> **Data**
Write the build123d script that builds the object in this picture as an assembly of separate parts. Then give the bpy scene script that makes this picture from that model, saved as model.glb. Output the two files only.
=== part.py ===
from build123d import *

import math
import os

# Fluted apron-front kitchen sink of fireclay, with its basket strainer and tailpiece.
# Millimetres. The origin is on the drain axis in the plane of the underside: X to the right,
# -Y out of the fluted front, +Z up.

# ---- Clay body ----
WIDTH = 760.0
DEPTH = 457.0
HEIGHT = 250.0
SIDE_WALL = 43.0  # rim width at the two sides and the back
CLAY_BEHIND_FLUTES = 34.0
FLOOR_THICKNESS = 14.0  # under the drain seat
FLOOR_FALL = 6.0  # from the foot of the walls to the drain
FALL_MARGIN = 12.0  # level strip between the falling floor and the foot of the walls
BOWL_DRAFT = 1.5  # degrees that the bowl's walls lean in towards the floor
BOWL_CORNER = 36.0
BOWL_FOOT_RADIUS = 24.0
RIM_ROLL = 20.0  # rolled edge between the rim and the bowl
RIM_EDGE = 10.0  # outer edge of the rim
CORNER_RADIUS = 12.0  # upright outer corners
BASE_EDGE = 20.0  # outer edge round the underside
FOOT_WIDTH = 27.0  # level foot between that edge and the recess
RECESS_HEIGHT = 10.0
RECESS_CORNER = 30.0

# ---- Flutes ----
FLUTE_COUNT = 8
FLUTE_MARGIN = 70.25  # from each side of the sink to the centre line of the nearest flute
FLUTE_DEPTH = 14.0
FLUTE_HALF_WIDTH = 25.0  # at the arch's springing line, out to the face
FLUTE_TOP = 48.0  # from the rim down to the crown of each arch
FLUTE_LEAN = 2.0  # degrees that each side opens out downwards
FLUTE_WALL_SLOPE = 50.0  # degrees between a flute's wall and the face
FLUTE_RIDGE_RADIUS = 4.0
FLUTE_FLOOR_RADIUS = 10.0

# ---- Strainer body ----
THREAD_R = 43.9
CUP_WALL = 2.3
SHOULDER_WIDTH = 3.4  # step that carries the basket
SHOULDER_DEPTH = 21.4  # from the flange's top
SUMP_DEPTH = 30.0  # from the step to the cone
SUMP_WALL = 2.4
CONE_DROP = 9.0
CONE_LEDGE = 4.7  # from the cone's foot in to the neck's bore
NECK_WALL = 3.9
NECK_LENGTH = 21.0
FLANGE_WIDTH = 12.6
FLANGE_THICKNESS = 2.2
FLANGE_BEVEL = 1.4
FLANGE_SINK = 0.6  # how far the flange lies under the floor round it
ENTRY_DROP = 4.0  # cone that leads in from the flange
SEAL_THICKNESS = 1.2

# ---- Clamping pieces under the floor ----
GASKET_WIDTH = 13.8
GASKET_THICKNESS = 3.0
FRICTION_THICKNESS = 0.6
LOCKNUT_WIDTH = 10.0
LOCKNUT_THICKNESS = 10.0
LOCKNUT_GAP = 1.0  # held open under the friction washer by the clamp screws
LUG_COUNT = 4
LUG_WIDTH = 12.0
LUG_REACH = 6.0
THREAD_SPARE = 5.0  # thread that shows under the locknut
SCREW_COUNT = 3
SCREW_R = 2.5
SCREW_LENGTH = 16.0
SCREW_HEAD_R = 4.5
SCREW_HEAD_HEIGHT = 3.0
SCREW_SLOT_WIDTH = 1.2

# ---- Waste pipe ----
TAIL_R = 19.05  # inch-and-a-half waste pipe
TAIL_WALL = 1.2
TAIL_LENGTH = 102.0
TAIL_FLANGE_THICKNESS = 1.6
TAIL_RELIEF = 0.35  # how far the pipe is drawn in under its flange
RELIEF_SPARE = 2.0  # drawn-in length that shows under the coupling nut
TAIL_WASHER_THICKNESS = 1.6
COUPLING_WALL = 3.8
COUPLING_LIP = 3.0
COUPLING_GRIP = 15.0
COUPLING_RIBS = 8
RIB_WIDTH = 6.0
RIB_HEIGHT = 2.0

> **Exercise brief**
Output all of the data again. Match it exactly.

> **Solved problem**
Write the build123d script that builds the object in this picture as an assembly of separate parts. Then give the bpy scene script that makes this picture from that model, saved as model.glb. Output the two files only.
=== part.py ===
from build123d import *

import math
import os

# Fluted apron-front kitchen sink of fireclay, with its basket strainer and tailpiece.
# Millimetres. The origin is on the drain axis in the plane of the underside: X to the right,
# -Y out of the fluted front, +Z up.

# ---- Clay body ----
WIDTH = 760.0
DEPTH = 457.0
HEIGHT = 250.0
SIDE_WALL = 43.0  # rim width at the two sides and the back
CLAY_BEHIND_FLUTES = 34.0
FLOOR_THICKNESS = 14.0  # under the drain seat
FLOOR_FALL = 6.0  # from the foot of the walls to the drain
FALL_MARGIN = 12.0  # level strip between the falling floor and the foot of the walls
BOWL_DRAFT = 1.5  # degrees that the bowl's walls lean in towards the floor
BOWL_CORNER = 36.0
BOWL_FOOT_RADIUS = 24.0
RIM_ROLL = 20.0  # rolled edge between the rim and the bowl
RIM_EDGE = 10.0  # outer edge of the rim
CORNER_RADIUS = 12.0  # upright outer corners
BASE_EDGE = 20.0  # outer edge round the underside
FOOT_WIDTH = 27.0  # level foot between that edge and the recess
RECESS_HEIGHT = 10.0
RECESS_CORNER = 30.0

# ---- Flutes ----
FLUTE_COUNT = 8
FLUTE_MARGIN = 70.25  # from each side of the sink to the centre line of the nearest flute
FLUTE_DEPTH = 14.0
FLUTE_HALF_WIDTH = 25.0  # at the arch's springing line, out to the face
FLUTE_TOP = 48.0  # from the rim down to the crown of each arch
FLUTE_LEAN = 2.0  # degrees that each side opens out downwards
FLUTE_WALL_SLOPE = 50.0  # degrees between a flute's wall and the face
FLUTE_RIDGE_RADIUS = 4.0
FLUTE_FLOOR_RADIUS = 10.0

# ---- Strainer body ----
THREAD_R = 43.9
CUP_WALL = 2.3
SHOULDER_WIDTH = 3.4  # step that carries the basket
SHOULDER_DEPTH = 21.4  # from the flange's top
SUMP_DEPTH = 30.0  # from the step to the cone
SUMP_WALL = 2.4
CONE_DROP = 9.0
CONE_LEDGE = 4.7  # from the cone's foot in to the neck's bore
NECK_WALL = 3.9
NECK_LENGTH = 21.0
FLANGE_WIDTH = 12.6
FLANGE_THICKNESS = 2.2
FLANGE_BEVEL = 1.4
FLANGE_SINK = 0.6  # how far the flange lies under the floor round it
ENTRY_DROP = 4.0  # cone that leads in from the flange
SEAL_THICKNESS = 1.2

# ---- Clamping pieces under the floor ----
GASKET_WIDTH = 13.8
GASKET_THICKNESS = 3.0
FRICTION_THICKNESS = 0.6
LOCKNUT_WIDTH = 10.0
LOCKNUT_THICKNESS = 10.0
LOCKNUT_GAP = 1.0  # held open under the friction washer by the clamp screws
LUG_COUNT = 4
LUG_WIDTH = 12.0
LUG_REACH = 6.0
THREAD_SPARE = 5.0  # thread that shows under the locknut
SCREW_COUNT = 3
SCREW_R = 2.5
SCREW_LENGTH = 16.0
SCREW_HEAD_R = 4.5
SCREW_HEAD_HEIGHT = 3.0
SCREW_SLOT_WIDTH = 1.2

# ---- Waste pipe ----
TAIL_R = 19.05  # inch-and-a-half waste pipe
TAIL_WALL = 1.2
TAIL_LENGTH = 102.0
TAIL_FLANGE_THICKNESS = 1.6
TAIL_RELIEF = 0.35  # how far the pipe is drawn in under its flange
RELIEF_SPARE = 2.0  # drawn-in length that shows under the coupling nut
TAIL_WASHER_THICKNESS = 1.6
COUPLING_WALL = 3.8
COUPLING_LIP = 3.0
COUPLING_GRIP = 15.0
COUPLING_RIBS = 8
RIB_WIDTH = 6.0
RIB_HEIGHT = 2.0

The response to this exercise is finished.